ID: 2751345 • Letter: 1

Question

1) A company can improve its liquidity by increasing its accounts payable, while holding all else constant. Is this true or False?

2) The higher the times interest earned ratio, the more comfortable are a firm’s creditors in the ability of the firm to meet its interest obligations. Is this True or False?

3) A firm’s management analyzes financial statement’s so that:

a)they can get feedback on their investing, financing, and working capital decisions by identifying trends in the various accounts that are reported in the financial statements.

b) similar to shareholders, they can focus on profitability, dividend, capital appreciation, and return on investment.

c) they can get more stock options.

d) a and b.

Explanation / Answer

Answer: 1

False:

Increase in accounts payable ,while holding all else constant will decrease the current ratio of the company. And hence will decrease the liquidity.

Answer: 2

True

Times interest earned ratio depicts a company's ability to cover the interest owed on debt obligations.

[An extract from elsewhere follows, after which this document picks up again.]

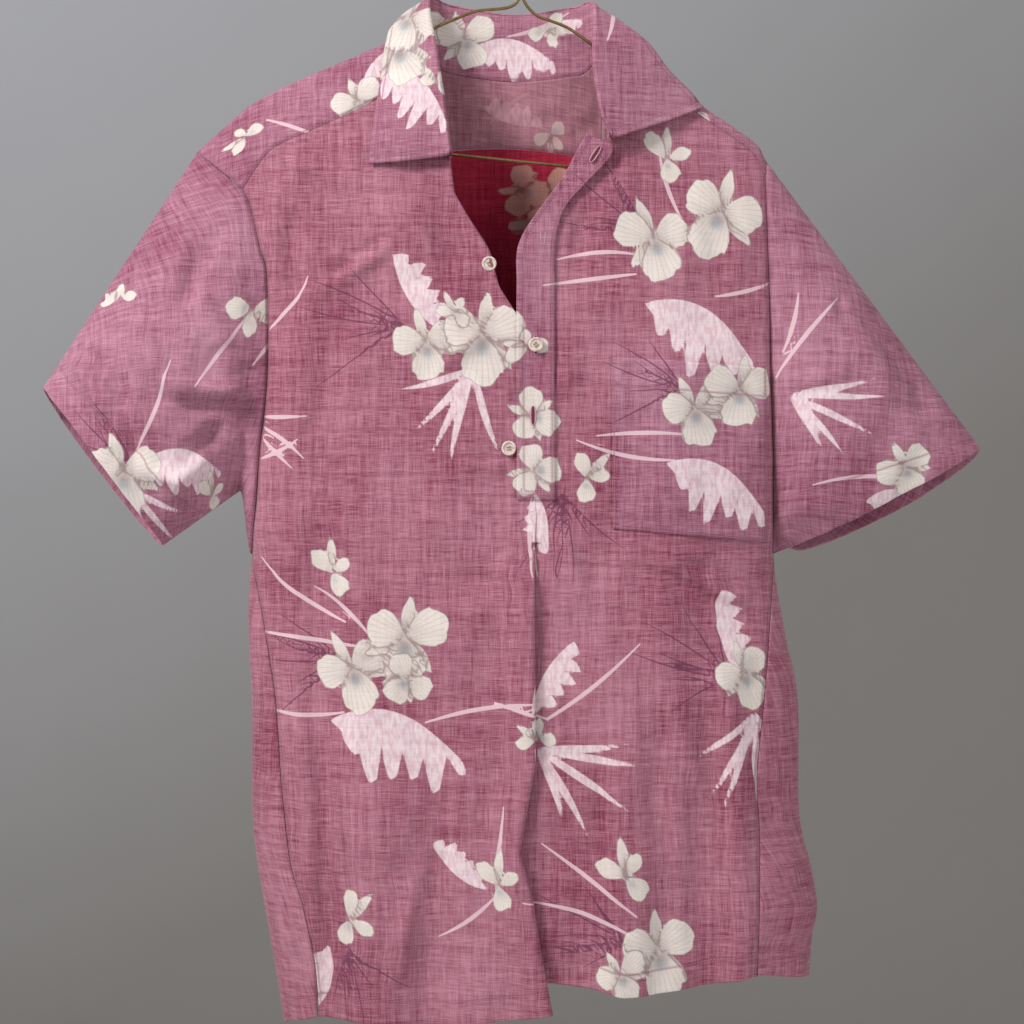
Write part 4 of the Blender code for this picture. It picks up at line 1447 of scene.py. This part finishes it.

Times interest earned ratio = EBIT/Interest Expense

The higher the Time earned ratio, the more comfortable are a firm’s creditors in the ability of the firm to meet its interest obligations

Answer: 3

Both (a) and (b)

A firm’s management analyzes financial statement’s so that:

a)they can get feedback on their investing, financing, and working capital decisions by identifying trends in the various accounts that are reported in the financial statements

b) similar to shareholders, they can focus on profitability, dividend, capital appreciation, and return on investment.